*Problem requirements*
Repeat exactly, and only, the lines from the one that contains "translate([-(head_x + tip_x)" through the one that contains "obj.parent = empty", both ends included.

*Records for this task*
>> begin

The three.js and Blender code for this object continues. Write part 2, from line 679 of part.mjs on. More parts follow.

>> end
>> begin

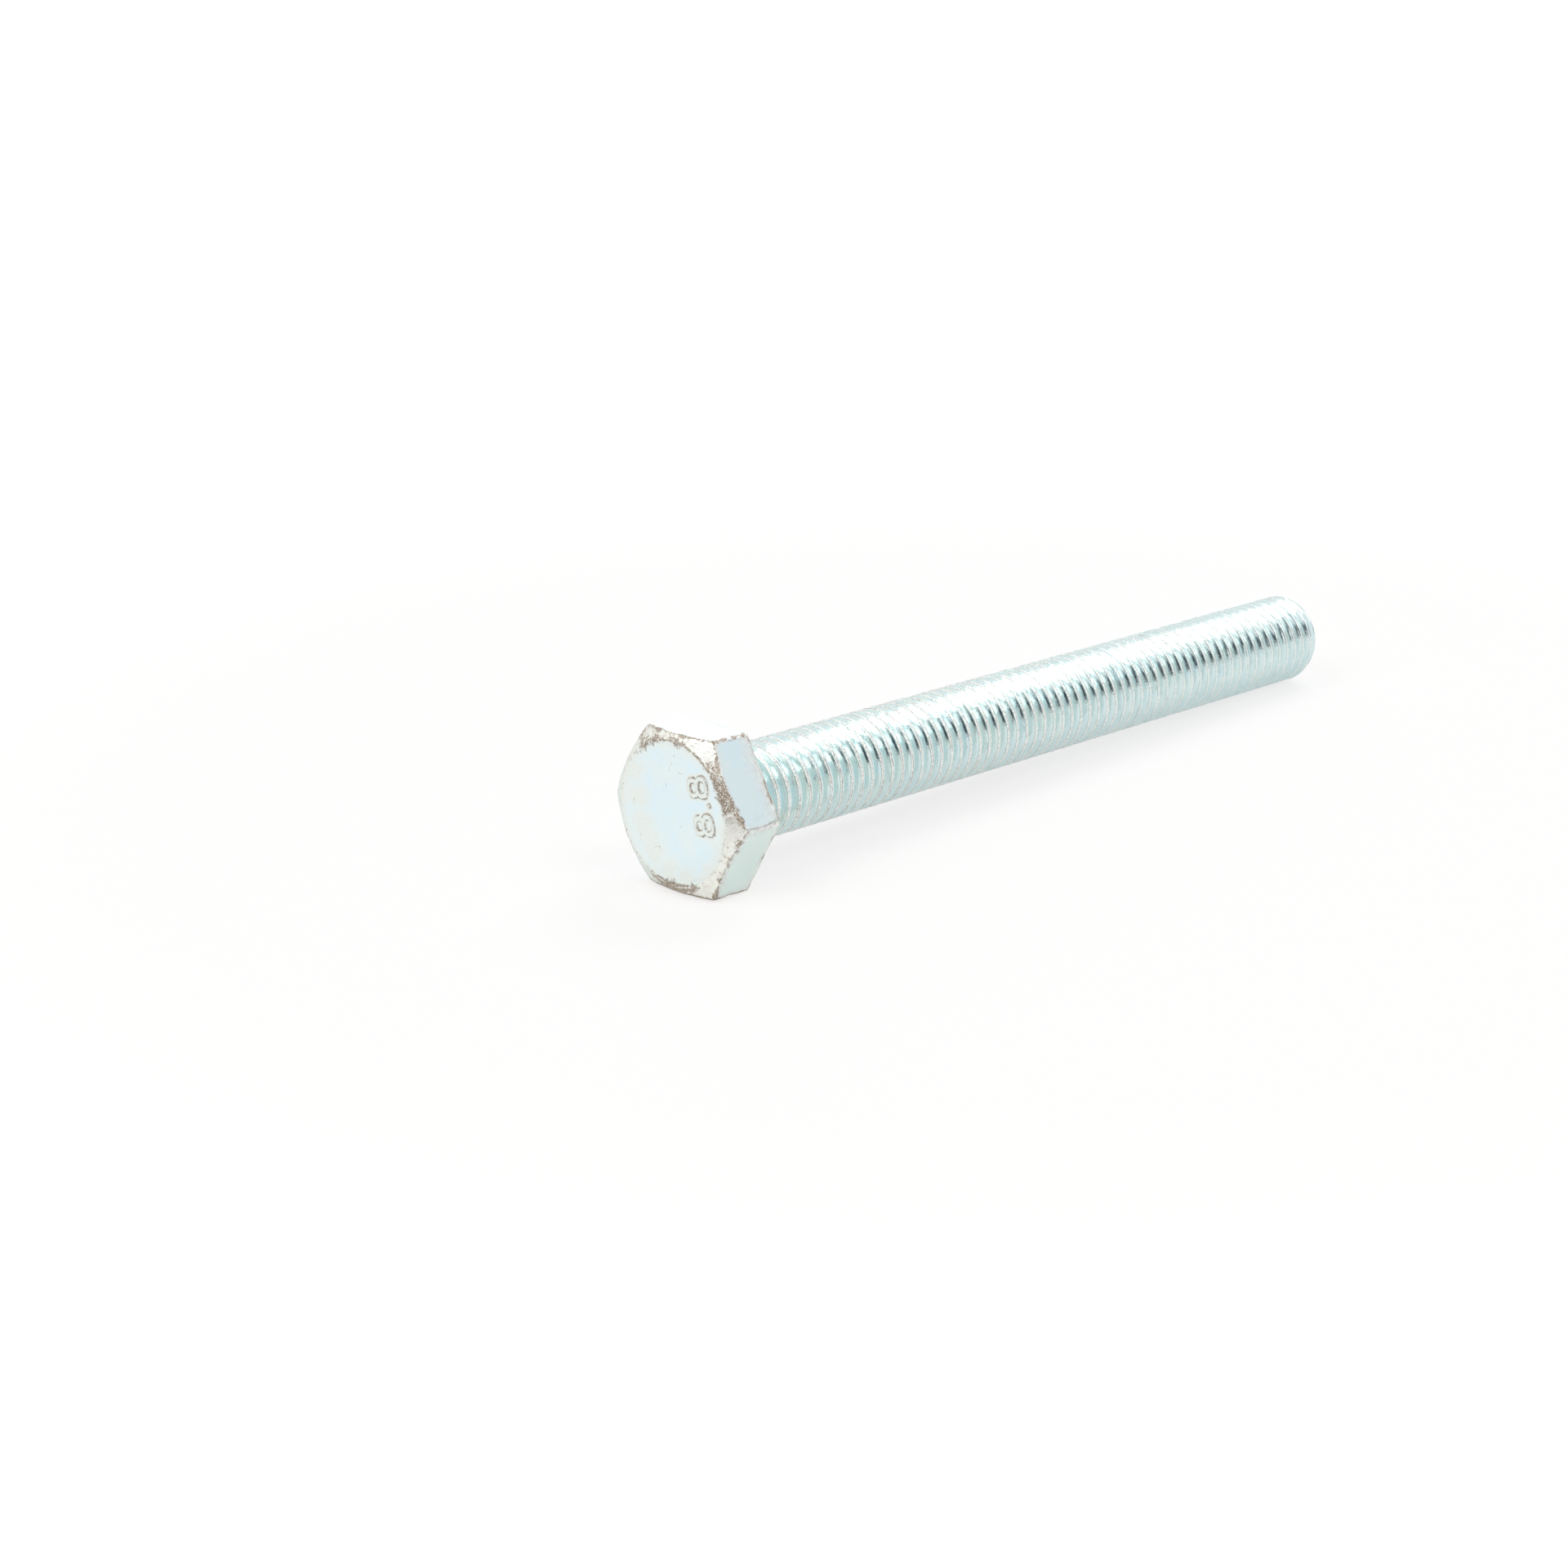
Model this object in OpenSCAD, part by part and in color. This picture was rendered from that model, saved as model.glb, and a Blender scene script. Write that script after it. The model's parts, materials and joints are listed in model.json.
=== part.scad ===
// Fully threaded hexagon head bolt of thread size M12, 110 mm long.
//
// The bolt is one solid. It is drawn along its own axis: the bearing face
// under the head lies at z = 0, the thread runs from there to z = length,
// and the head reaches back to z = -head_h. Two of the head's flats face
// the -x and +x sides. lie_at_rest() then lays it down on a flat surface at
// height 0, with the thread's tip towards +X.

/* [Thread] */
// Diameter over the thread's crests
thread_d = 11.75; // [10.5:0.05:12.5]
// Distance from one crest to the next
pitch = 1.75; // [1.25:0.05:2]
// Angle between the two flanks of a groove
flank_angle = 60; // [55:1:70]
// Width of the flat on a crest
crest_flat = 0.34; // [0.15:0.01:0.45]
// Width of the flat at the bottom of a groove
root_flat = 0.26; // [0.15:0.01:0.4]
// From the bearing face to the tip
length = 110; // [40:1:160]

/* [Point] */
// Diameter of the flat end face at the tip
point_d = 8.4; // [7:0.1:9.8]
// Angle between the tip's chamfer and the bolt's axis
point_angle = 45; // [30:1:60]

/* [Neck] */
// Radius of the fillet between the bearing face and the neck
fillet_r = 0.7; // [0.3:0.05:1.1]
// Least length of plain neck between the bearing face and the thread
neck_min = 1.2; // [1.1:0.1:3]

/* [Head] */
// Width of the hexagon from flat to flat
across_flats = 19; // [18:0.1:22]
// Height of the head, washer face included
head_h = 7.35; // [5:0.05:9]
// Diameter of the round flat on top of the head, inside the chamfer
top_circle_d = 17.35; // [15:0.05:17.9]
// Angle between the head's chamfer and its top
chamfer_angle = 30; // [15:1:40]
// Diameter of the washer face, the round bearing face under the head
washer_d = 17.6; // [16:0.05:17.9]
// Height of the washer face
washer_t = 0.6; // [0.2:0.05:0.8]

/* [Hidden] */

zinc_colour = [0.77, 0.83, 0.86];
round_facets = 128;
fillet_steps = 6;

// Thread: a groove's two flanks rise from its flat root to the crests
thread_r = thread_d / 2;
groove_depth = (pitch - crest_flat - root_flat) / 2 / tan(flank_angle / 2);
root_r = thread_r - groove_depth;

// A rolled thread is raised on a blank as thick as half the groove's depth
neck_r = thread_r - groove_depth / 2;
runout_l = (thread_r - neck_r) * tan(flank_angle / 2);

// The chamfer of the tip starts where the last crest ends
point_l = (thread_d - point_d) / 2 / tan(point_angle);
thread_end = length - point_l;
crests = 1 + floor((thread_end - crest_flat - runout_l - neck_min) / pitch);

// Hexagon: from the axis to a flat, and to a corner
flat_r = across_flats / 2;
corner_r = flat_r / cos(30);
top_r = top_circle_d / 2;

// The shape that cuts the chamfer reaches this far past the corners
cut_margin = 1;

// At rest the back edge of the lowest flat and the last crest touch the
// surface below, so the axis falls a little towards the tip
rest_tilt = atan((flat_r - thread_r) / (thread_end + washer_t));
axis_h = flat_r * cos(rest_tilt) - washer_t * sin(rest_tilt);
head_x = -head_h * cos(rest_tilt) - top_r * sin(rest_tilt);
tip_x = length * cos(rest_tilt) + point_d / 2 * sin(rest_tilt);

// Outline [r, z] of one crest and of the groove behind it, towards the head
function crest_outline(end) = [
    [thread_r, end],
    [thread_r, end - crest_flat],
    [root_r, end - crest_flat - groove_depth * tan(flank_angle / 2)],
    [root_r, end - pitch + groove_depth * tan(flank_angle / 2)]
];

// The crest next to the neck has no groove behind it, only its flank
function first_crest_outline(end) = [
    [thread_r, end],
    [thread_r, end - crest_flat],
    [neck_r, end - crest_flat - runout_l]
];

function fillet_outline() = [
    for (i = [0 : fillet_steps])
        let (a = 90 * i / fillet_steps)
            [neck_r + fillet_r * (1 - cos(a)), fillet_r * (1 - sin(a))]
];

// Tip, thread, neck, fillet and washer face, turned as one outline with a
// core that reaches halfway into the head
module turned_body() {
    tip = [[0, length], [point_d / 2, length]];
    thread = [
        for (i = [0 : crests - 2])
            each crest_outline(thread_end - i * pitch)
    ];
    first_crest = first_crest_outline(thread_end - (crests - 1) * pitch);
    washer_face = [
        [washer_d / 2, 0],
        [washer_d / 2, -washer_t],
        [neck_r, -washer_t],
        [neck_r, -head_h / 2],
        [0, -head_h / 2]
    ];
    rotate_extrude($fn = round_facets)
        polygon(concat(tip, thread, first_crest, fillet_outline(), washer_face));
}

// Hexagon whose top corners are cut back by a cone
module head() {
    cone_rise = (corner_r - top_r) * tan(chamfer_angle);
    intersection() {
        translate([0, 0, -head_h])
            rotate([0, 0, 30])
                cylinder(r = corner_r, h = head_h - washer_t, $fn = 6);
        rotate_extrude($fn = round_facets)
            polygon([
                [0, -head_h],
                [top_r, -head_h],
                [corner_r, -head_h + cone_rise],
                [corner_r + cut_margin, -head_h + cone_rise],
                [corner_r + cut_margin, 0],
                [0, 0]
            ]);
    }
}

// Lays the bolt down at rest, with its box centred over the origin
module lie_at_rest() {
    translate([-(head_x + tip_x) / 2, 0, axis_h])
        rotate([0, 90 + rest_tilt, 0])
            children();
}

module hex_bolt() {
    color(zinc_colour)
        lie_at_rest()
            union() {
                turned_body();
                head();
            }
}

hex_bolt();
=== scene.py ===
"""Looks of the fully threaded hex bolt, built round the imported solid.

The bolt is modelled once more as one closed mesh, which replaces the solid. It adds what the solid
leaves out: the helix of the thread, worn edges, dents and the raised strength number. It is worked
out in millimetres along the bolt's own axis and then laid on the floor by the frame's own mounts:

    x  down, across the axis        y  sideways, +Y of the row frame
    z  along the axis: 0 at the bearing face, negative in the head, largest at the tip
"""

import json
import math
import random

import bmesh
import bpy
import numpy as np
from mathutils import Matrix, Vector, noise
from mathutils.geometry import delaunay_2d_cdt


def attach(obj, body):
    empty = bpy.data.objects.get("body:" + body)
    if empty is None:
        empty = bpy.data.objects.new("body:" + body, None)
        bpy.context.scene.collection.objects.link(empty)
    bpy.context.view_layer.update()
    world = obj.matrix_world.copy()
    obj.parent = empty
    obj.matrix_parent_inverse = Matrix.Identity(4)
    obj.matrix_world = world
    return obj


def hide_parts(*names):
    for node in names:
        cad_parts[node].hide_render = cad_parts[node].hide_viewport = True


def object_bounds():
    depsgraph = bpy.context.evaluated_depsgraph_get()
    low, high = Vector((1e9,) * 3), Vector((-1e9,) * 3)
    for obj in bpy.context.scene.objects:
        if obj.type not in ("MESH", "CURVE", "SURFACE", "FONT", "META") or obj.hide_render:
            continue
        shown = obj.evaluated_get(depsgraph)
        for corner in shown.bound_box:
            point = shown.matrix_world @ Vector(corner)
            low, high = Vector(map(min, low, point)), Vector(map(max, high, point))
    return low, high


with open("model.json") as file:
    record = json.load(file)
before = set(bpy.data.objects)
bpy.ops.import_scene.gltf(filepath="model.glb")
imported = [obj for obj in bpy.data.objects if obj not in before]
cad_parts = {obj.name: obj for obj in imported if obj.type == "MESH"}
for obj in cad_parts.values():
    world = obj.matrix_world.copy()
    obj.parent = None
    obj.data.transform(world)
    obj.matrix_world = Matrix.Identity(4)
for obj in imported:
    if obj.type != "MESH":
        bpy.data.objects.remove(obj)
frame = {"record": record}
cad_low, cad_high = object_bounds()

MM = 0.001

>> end

*Answer*
    translate([-(head_x + tip_x) / 2, 0, axis_h])
        rotate([0, 90 + rest_tilt, 0])
            children();
}

module hex_bolt() {
    color(zinc_colour)
        lie_at_rest()
            union() {
                turned_body();
                head();
            }
}

hex_bolt();
=== scene.py ===
"""Looks of the fully threaded hex bolt, built round the imported solid.

The bolt is modelled once more as one closed mesh, which replaces the solid. It adds what the solid
leaves out: the helix of the thread, worn edges, dents and the raised strength number. It is worked
out in millimetres along the bolt's own axis and then laid on the floor by the frame's own mounts:

    x  down, across the axis        y  sideways, +Y of the row frame
    z  along the axis: 0 at the bearing face, negative in the head, largest at the tip
"""

import json
import math
import random

import bmesh
import bpy
import numpy as np
from mathutils import Matrix, Vector, noise
from mathutils.geometry import delaunay_2d_cdt


def attach(obj, body):
    empty = bpy.data.objects.get("body:" + body)
    if empty is None:
        empty = bpy.data.objects.new("body:" + body, None)
        bpy.context.scene.collection.objects.link(empty)
    bpy.context.view_layer.update()
    world = obj.matrix_world.copy()
    obj.parent = empty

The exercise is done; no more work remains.